Le décor de Jean Bard, constitué de deux énormes haies aux deux extrémités du plateau, apporte un décorum à l’ensemble. Sans trop d’éléments clichés (sauf les chants d’oiseaux entendus du début à la fin et les paysages de ciel qui semblent davantage être des effets décoratifs), l’exécution scénique se permet tout de même des exubérances maîtrisées. Connu d’abord comme comédien, Alain Zouvi se distingue désormais comme metteur en scène par un sens du timing déjà présent dans ses réalisations antérieures, dont le boulevard Treize à table de Marc-Gilbert Sauvajon, au Théâtre du Rideau Vert.
   
En valets, Catherine Trudeau et Marc Beaupré s’en donnent à cœur joie dans le burlesque, en se jetant dans une étendue d’eau, ou encore en prenant des tonalités plus comiques dans leurs voix.
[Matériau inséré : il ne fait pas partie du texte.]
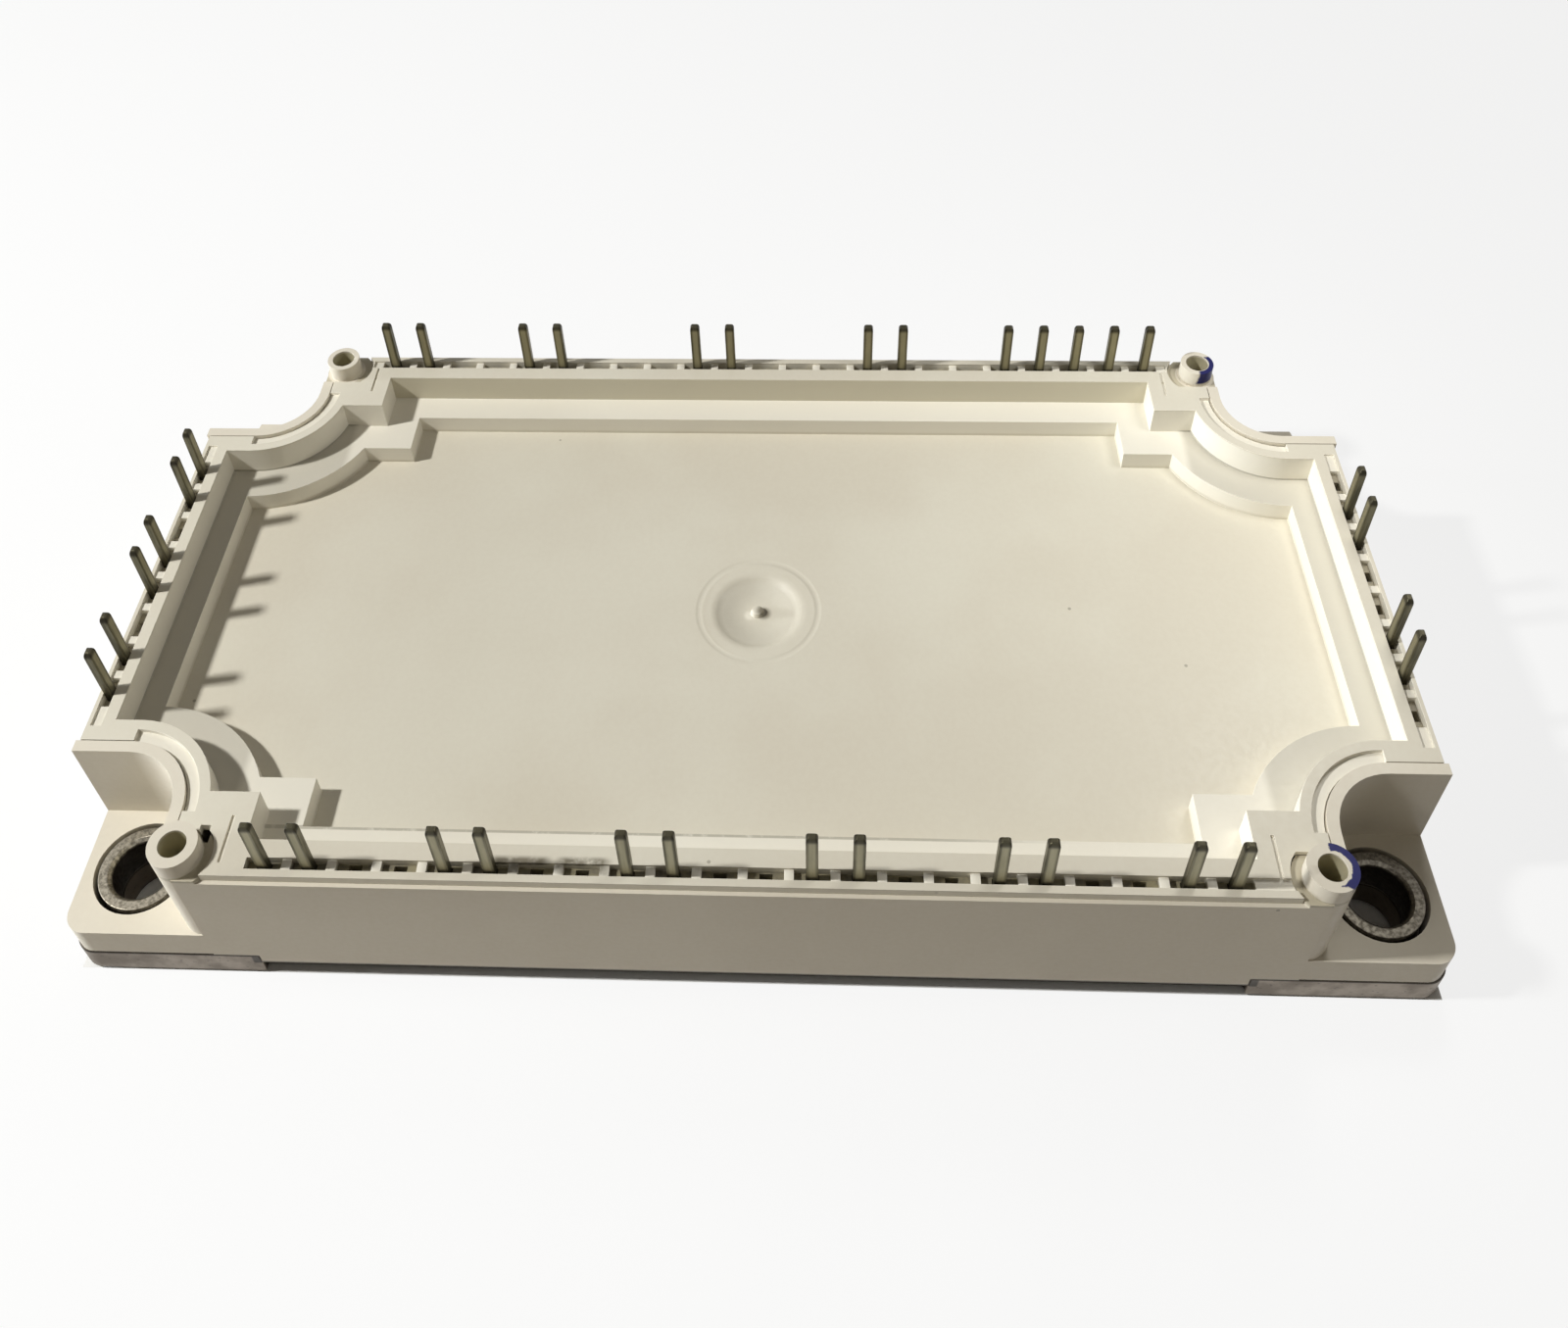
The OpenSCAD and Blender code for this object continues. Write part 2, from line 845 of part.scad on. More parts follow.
// a ribbon of span l along +Y, from height z1 to height z2
module ribbon(l, z1, z2) {
    top = max(z1, z2) + loop_h;
    under = [
        [0, z1],
        [bond_l, z1],
        [bond_l + loop_h * 0.6, top],
        [l - bond_l - loop_h * 0.6, top],
        [l - bond_l, z2],
        [l, z2]
    ];
    over = [for (i = [5:-1:0]) under[i] + [0, ribbon_t]];
    translate([-ribbon_w / 2, 0, 0])
        rotate([90, 0, 90])
            linear_extrude(height = ribbon_w)
                polygon(concat(under, over));
}

// ribbons from a chip at x on one land to the next land in front of it
module chip_ribbons(x, n) {
    for (y = [plus_y, out_y], i = [0:n - 1])
        translate([x + (i - (n - 1) / 2) * ribbon_step, y - igbt_side / 4, 0])
            rotate(180)
                ribbon(
                    land_w / 2 - igbt_side / 4 + land_gap + landing,
                    chip_top,
                    chip_z
                );
}

module bond_ribbons() {
    row_start = row_y - row_foot + bond_l;
    row_span = row_start - cu_w / 2 + landing;
    col_start = col_x - col_foot + bond_l;
    col_span = col_start - sub_total / 2 + copper_margin + landing;
    color([0.8, 0.8, 0.8]) {
        for (k = [1:3]) {
            chip_ribbons(sub_x(k) + igbt_x, 3);
            chip_ribbons(sub_x(k) + diode_x, 2);
            for (y = [plus_y, out_y])
                translate([sub_x(k) + igbt_x - igbt_side / 2 + landing, y, 0])
                    rotate(90)
                        ribbon(
                            landing + chip_margin + land_gap + pad_l / 2,
                            chip_top,
                            chip_z
                        );
        }
        for (i = front_at)
            if (on_copper(row_x(i, front_n)))
                translate([row_x(i, front_n), -row_start, 0])
                    ribbon(row_span, pin_base + pin_t, chip_z);
        for (i = back_at)
            if (on_copper(row_x(i, back_n)))
                translate([row_x(i, back_n), row_start, 0])
                    rotate(180)
                        ribbon(row_span, pin_base + pin_t, chip_z);
        for (i = left_at)
            translate([-col_start, row_x(i, end_n), 0])
                rotate(-90)
                    ribbon(col_span, pin_base + pin_t, chip_z);
        for (i = right_at)
            translate([col_start, row_x(i, end_n), 0])
                rotate(90)
                    ribbon(col_span, pin_base + pin_t, chip_z);
    }
}

base_plate();
adhesive_bead();
housing_frame();
lid();
for (i = [1:4])
    bush_at(i);
for (i = [1:len(front_at)])
    translate([row_x(front_at[i - 1], front_n), -row_y, pin_base])
            pin(row_foot);
for (i = [1:len(back_at)])
    translate([row_x(back_at[i - 1], back_n), row_y, pin_base])
            rotate(180) pin(row_foot);
for (i = [1:len(left_at)])
    translate([-col_x, row_x(left_at[i - 1], end_n), pin_base])
            rotate(-90) pin(col_foot);
for (i = [1:len(right_at)])
    translate([col_x, row_x(right_at[i - 1], end_n), pin_base])
            rotate(90) pin(col_foot);
substrate_solder();
for (i = [1:3])
    bottom_copper(i);
for (i = [1:3])
    ceramic(i);
for (i = [1:3])
    top_copper(i);
igbt_chips();
diode_chips();
temperature_sensor();
bond_ribbons();
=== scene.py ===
# %% [markdown]
# # A power module, dressed
# This is a flat power semiconductor module: a metal base plate, a moulded plastic
# frame with cut-in corners for the mounting screws, a plastic lid shaped like a
# shallow tray, four metal bushes and 35 solder pins. Its solids come from the CAD
# frame, in metres, and this script gives them soft edges, finishes and small marks.

import math

import bmesh
import bpy
import numpy as np
from mathutils import Matrix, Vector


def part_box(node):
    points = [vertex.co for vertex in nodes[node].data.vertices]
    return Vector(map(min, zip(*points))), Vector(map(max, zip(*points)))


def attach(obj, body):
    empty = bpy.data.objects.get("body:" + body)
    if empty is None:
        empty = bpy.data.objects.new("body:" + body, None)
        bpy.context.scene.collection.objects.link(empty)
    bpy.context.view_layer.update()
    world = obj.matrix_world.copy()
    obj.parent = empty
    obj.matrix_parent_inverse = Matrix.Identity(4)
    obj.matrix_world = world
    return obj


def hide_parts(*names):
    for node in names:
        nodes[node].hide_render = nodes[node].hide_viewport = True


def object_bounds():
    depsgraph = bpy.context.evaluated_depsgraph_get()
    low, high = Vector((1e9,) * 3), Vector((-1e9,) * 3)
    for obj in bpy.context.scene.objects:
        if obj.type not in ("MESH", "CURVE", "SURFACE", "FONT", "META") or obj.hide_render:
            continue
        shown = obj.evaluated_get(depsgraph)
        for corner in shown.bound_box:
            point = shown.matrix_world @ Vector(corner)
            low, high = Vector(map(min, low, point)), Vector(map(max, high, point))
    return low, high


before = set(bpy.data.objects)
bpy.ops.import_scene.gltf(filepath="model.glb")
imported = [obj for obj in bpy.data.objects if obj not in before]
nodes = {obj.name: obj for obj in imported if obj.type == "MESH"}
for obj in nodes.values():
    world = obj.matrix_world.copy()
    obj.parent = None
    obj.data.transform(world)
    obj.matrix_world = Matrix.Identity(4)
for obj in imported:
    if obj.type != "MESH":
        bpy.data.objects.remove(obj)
cad_box = [list(v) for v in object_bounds()]
MM = 0.001
pin_names = [name for name in nodes if name.startswith("pin_")]
print("nodes", len(nodes), "pins", len(pin_names), "box", cad_box)

# %% [markdown]
# ## Camera
# The module is looked at from above its long front edge, a little to the right of
# its middle, from about 16 cm, so its near edge looks much longer than its far edge.
# Unturned, a camera looks straight down. This one is tilted up by 49 degrees, with two
# small turns of about 2 degrees. The shift slides the module to its place in the
# picture without changing its perspective.

# %% Camera
camera = bpy.data.objects.new("camera", bpy.data.cameras.new("camera"))
bpy.context.scene.collection.objects.link(camera)
camera.location = (6.58 * MM, -87.97 * MM, 133.13 * MM)
camera.rotation_euler = [math.radians(degrees) for degrees in (48.9665, 1.5966, 2.0404)]
camera.data.sensor_fit = "HORIZONTAL"
camera.data.sensor_width = 36.0
camera.data.lens = 33.744555
camera.data.shift_x = 0.01670875
camera.data.shift_y = -0.248823125
camera.data.clip_start = 0.01
bpy.context.scene.camera = camera
bpy.context.scene.view_settings.view_transform = "Standard"
print("camera", round(camera.location.length, 3), "m from the module's middle")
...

Alors que ce tandem démontre un sens indéniable du comique par un jeu très physique, David Savard et Bénédicte Décary incarnent l’autre couple d’amoureux dans la sobriété, mais de manière habitée. Par sa grâce et son raffinement, Décary dégage une sensualité similaire à celle dont elle imprégnait sa Célimène dans Le Misanthrope monté précédemment par Michel Monty au Rideau Vert. Dans des personnages plus effacés en retrait de l’action principale (ou plutôt ici des deux chassés-croisés), Henri Chassé et Philippe Thibault-Denis se révèlent également crédibles.

Parmi les seules faiblesses, mentionnons la musique originale composée par Christian Thomas qui paraît plutôt anecdotique en rapport au propos et à l’esprit de la pièce. Autrement, cette lecture du Jeu de l’amour et du hasard se regarde et s’écoute avec plaisir.